The weather was horrible as I drove down there Friday, after work. I arrived, got changed, and stretched out. Mike Abrams Sensei, from New York, gave that first class of the weekend. We did a lot of stuff I hadn’t done before, so it was a little confusing. However, it was good to get exposed to some new techniques, even if I didn’t totally get them. We did a cool version of Nikyo — one with the Nage sitting and Uke standing. Very cool.
On the way home I decided to skip the two Saturday sessions. I’ve only been doing this a few weeks, and really didn’t feel like I was up to 4 hours of Aikido right after that session. Instead, I relaxed on Saturday, did some stretching, and prepared for Sunday.
There was only one session on Sunday, led by Yamada Sensei. It was a good session. I got to start learning Tenchi Nage. We also did Ryotetori Nikyo, which was pretty cool. Actually, we did a lot of techniques that day — so many, in fact, that I stepped off the mat for the last two techniques. I had done about 100 shoulder rolls, and just felt like I was falling apart. So rather than risk injury due to fatique, I just watched the last two techniques. That is very much against my nature, but I can’t learn if I’m injured. It made me realize that staying home on Saturday was the right thing to do. I was simply not up to 8 hours of Aikido in 3 days.
Overall the seminar was helpful to me. I went home and looked up the techniques in my various Aikido books, and replayed them in my head and by physically going through them with an imaginary partner. Seeing all the black belts was also very inspiring and impressive. One group of almost all black belts was working out together, and it was cool to see them tossing each other around. Anyone who thinks Aikido isn’t rough needs to see it for real. These boys (and girls) play rough. Much rougher than any wrestling practice I ever went through. Everyone I worked with was more advanced than me, and all of them were very patient and helpful.

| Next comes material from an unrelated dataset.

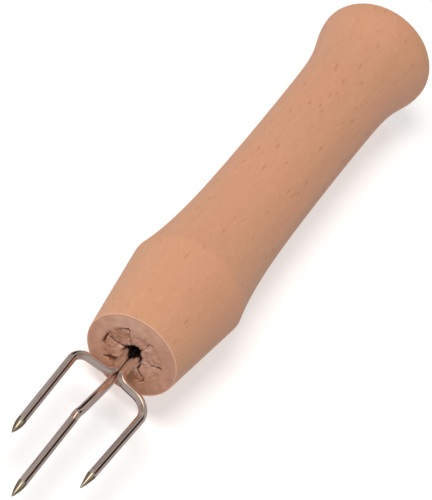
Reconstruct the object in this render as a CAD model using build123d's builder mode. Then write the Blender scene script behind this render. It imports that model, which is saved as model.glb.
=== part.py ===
"""Three-tined pricking fork: a turned beech handle with three bent wire tines crimped into it.

It lies on its side as on a table. +X runs along the handle's axis towards the points of the
tines, +Y is to the left of someone who looks along +X, and +Z is up. The outer tines lie level.
The origin is on the table, under the middle of the whole fork. All sizes are in millimetres.
"""

import os
from math import sqrt

from build123d import *

# The handle: distances are counted back from its front face, and pairs are (distance, radius).
HANDLE_LENGTH = 114.5
FACE_RADIUS = 9.55
FACE_EDGE_ROUND = 0.3
SHOULDER = (22.5, 12.3)  # the corner where the nose cone meets the hollow of the grip
NECK = (33.0, 10.8)
WAIST = (56.0, 9.9)
PALM = (90.0, 10.13)
FLARE = (103.0, 11.08)
BELL = (108.5, 12.34)
BUTT_RADIUS = 13.1
BUTT_EDGE_ROUND = 1.8
SHOULDER_SLOPE = -0.21  # how fast the radius changes just behind the corner

# The wires: distances are counted forward from the handle's front face. The centre tine ends a
# little lower than the outer ones, and its kink's bends are (distance, offset to the right, height
# over its straight end).
WIRE_DIAMETER = 1.75
WIRE_CLEARANCE = 0.04
BORE_RADIUS = 2.4
BORE_DEPTH = 28.0
POINT_LENGTH = 3.75
POINT_TIP_RADIUS = 0.15
SHANK_REACH = 6.6
SHANK_BEND_RADIUS = 2.0
ARM_LEAN = 0.7
OUTER_REACH = 32.0
OUTER_TIP_SPREAD = 7.85
CENTRE_REACH = 42.4
CENTRE_TIP_OFFSET = 0.72
CENTRE_DROP = 0.8
CENTRE_RISE_AT = 7.8
CENTRE_RISE_RADIUS = 12.0
KINK_BENDS = ((17.4, 0.75, 0.2), (18.9, 1.02, 0.4), (20.4, 0.9, 0.0))
KINK_RADIUS = 3.0

# The outer tines are bent by hand and differ a little: side, spread and radius of the bend.
OUTER_TINES = {"left_tine": (1, 8.85, 4.0), "right_tine": (-1, 8.25, 2.8)}

# The points are ground by hand too, as two cones: how far they bulge out where the cones meet.
POINT_BULGES = {"left_tine": 0.05, "right_tine": 0.2, "centre_tine": 0.13}

# The star-shaped crimp that closes the end grain of the front face on the wires. Angles are in
# degrees from the left, up over the top. Each slit has a short nick across its outer end.
CRIMP_ANGLES = (17, 76, 124, 180, 238, 320)
CRIMP_RADIUS = 6.0
CRIMP_SLIT_WIDTH = 0.35
CRIMP_DEPTH = 2.0
CRIMP_NICK_LENGTH = 1.8

# Worked out from the driving dimensions. The wires lie at the bottom of the bore as a bundle of
# three, two above and one below.
WIRE_RADIUS = WIRE_DIAMETER / 2
WIRE_SPACING = WIRE_DIAMETER + WIRE_CLEARANCE
CENTRE_Z = WIRE_RADIUS + WIRE_CLEARANCE - BORE_RADIUS
OUTER_Z = CENTRE_Z + WIRE_SPACING * sqrt(3) / 2
FRONT_X = (HANDLE_LENGTH - CENTRE_REACH) / 2
AXIS_Z = BUTT_RADIUS


def outline(distance, radius):
    """A point of the handle's outline, in the upright plane through its axis."""
    return (FRONT_X - distance, AXIS_Z + radius)


def place(forward, left, up):
    """A place counted from the middle of the front face, in the part's own frame."""
    return (FRONT_X + forward, left, AXIS_Z + up)


def outer_route(side, spread):
    """Corners of an outer tine: out of the bore, sideways along the arm and forward to the point."""
    arm_end = SHANK_REACH + ARM_LEAN
    converge = (spread - OUTER_TIP_SPREAD) / (OUTER_REACH - arm_end)
    point_base = OUTER_REACH - POINT_LENGTH
    return [
        place(-BORE_DEPTH, side * WIRE_SPACING / 2, OUTER_Z),
        place(SHANK_REACH, side * WIRE_SPACING / 2, OUTER_Z),
        place(arm_end, side * spread, OUTER_Z),
        place(point_base, side * (OUTER_TIP_SPREAD + converge * POINT_LENGTH), OUTER_Z),
    ]


def centre_route():
    """Corners of the centre tine: it leaves the bore lowest and rises a little towards the kink."""
    end_z = OUTER_Z - CENTRE_DROP
    return [
        place(-BORE_DEPTH, 0, CENTRE_Z),
        place(CENTRE_RISE_AT, 0, CENTRE_Z),
        *[place(forward, -offset, end_z + height) for forward, offset, height in KINK_BENDS],
        place(CENTRE_REACH - POINT_LENGTH, -CENTRE_TIP_OFFSET, end_z),
    ]


os.makedirs("parts", exist_ok=True)

# The handle is one turned piece, bored from the front and split by the crimp.
front_face = Plane(origin=place(0, 0, 0), x_dir=(0, 1, 0), z_dir=(1, 0, 0))

with BuildPart() as handle:
    with BuildSketch(Plane.XZ):
        with BuildLine():
            grip = Spline(
                outline(*SHOULDER),
                outline(*NECK),
                outline(*WAIST),
                outline(*PALM),
                outline(*FLARE),
                outline(*BELL),
                outline(HANDLE_LENGTH - BUTT_EDGE_ROUND, BUTT_RADIUS),
                tangents=((-1, SHOULDER_SLOPE), (-1, 0)),
            )
            butt_edge = TangentArc(
                grip @ 1,
                outline(HANDLE_LENGTH, BUTT_RADIUS - BUTT_EDGE_ROUND),
                tangent=grip % 1,
            )
            Polyline(
                butt_edge @ 1,
                outline(HANDLE_LENGTH, 0),
                outline(0, 0),
                outline(0, FACE_RADIUS),
                grip @ 0,
            )
        make_face()
    revolve(axis=Axis(place(0, 0, 0), (1, 0, 0)))
    fillet(handle.edges().filter_by(GeomType.CIRCLE).sort_by(Axis.X)[-1], FACE_EDGE_ROUND)
    with BuildSketch(front_face):
        Circle(BORE_RADIUS)
    extrude(amount=-BORE_DEPTH, mode=Mode.SUBTRACT)
    with BuildSketch(front_face):
        for angle in CRIMP_ANGLES:
            with PolarLocations(CRIMP_RADIUS / 2, 1, start_angle=angle):
                Rectangle(CRIMP_RADIUS, CRIMP_SLIT_WIDTH)
            with PolarLocations(CRIMP_RADIUS, 1, start_angle=angle):
                Rectangle(CRIMP_SLIT_WIDTH, CRIMP_NICK_LENGTH)
    extrude(amount=-CRIMP_DEPTH, mode=Mode.SUBTRACT)

handle.part.label = "handle"
export_step(handle.part, "parts/handle.step")

# The tines are round wire, bent and then ground to a point, whose profile is turned about the
# line of the wire's end.
routes = {
    name: (outer_route(side, spread), [SHANK_BEND_RADIUS, bend_radius])
    for name, (side, spread, bend_radius) in OUTER_TINES.items()
}
routes["centre_tine"] = (centre_route(), [CENTRE_RISE_RADIUS] + [KINK_RADIUS] * len(KINK_BENDS))

for name, (corners, bend_radii) in routes.items():
    with BuildPart() as tine:
        with BuildLine() as route:
            FilletPolyline(corners, radius=bend_radii)
        with BuildSketch(Plane(origin=route.line @ 0, z_dir=route.line % 0)):
            Circle(WIRE_RADIUS)
        sweep()
        with BuildSketch(Plane(origin=route.line @ 1, x_dir=route.line % 1, z_dir=(0, 0, 1))):
            with BuildLine():
                Polyline(
                    (0, WIRE_RADIUS),
                    (POINT_LENGTH / 2, (WIRE_RADIUS + POINT_TIP_RADIUS) / 2 + POINT_BULGES[name]),
                    (POINT_LENGTH, POINT_TIP_RADIUS),
                    (POINT_LENGTH, 0),
                    (0, 0),
                    close=True,
                )
            make_face()
        revolve(axis=Axis(route.line @ 1, route.line % 1))
    tine.part.label = name
    export_step(tine.part, f"parts/{name}.step")
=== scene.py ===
"""Looks of the three-tined pricking fork: crimped beech handle and nickel-plated wire tines."""

import math

import bpy
import numpy as np
from mathutils import Matrix, Vector, noise


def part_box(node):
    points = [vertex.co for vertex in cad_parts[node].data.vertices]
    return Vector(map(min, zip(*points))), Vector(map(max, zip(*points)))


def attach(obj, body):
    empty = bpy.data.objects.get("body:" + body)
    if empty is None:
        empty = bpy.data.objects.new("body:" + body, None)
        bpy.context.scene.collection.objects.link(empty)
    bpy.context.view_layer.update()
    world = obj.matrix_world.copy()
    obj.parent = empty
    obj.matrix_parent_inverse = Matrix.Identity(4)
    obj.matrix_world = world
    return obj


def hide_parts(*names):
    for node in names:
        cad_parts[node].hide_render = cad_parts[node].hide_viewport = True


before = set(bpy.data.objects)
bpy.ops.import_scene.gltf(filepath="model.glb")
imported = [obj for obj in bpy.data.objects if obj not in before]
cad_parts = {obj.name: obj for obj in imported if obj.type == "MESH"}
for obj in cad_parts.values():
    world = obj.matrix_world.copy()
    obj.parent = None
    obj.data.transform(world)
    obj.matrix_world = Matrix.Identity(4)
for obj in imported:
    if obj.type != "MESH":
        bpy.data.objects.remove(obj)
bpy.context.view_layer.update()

MM = 0.001
handle_low, handle_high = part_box("handle")
AXIS_Y = (handle_low.y + handle_high.y) / 2
AXIS_Z = (handle_low.z + handle_high.z) / 2
FRONT = Vector((handle_high.x, AXIS_Y, AXIS_Z))  # middle of the handle's front face

# Camera: it stands off from the front face by an offset in metres, looks back and down at the
# fork, and is rolled so that the handle runs up to the right.
CAMERA_OFFSET = Vector((0.2975, -0.00013, 0.3386))
CAMERA_AZIMUTH = math.radians(90)
CAMERA_ELEVATION = math.radians(45.47)
CAMERA_ROLL = math.radians(39.1)
CAMERA_LENS = 172.8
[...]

Finally, it was great to be in a practice with Yamada Sensei. I noticed that the practice session seemed designed to take us from fairly simple techniques to related but somewhat more complex stuff. Very logical and flowing. Sensei walked around, making comments and helping where he saw the need. As a beginner, I appreciated his help when given and I was very happy when he passed me by — perhaps indicating that he didn’t see anything too horrible going on!
I took Monday night off regular practice to heal up sore muscles. I really believe the secret to doing Aikido is learning your Ukemi (falling techniques) really well. In Aikido, if you don’t fall and roll smoothly, it will beat the hell out of you. I’ll be back at regular practice on Wednesday.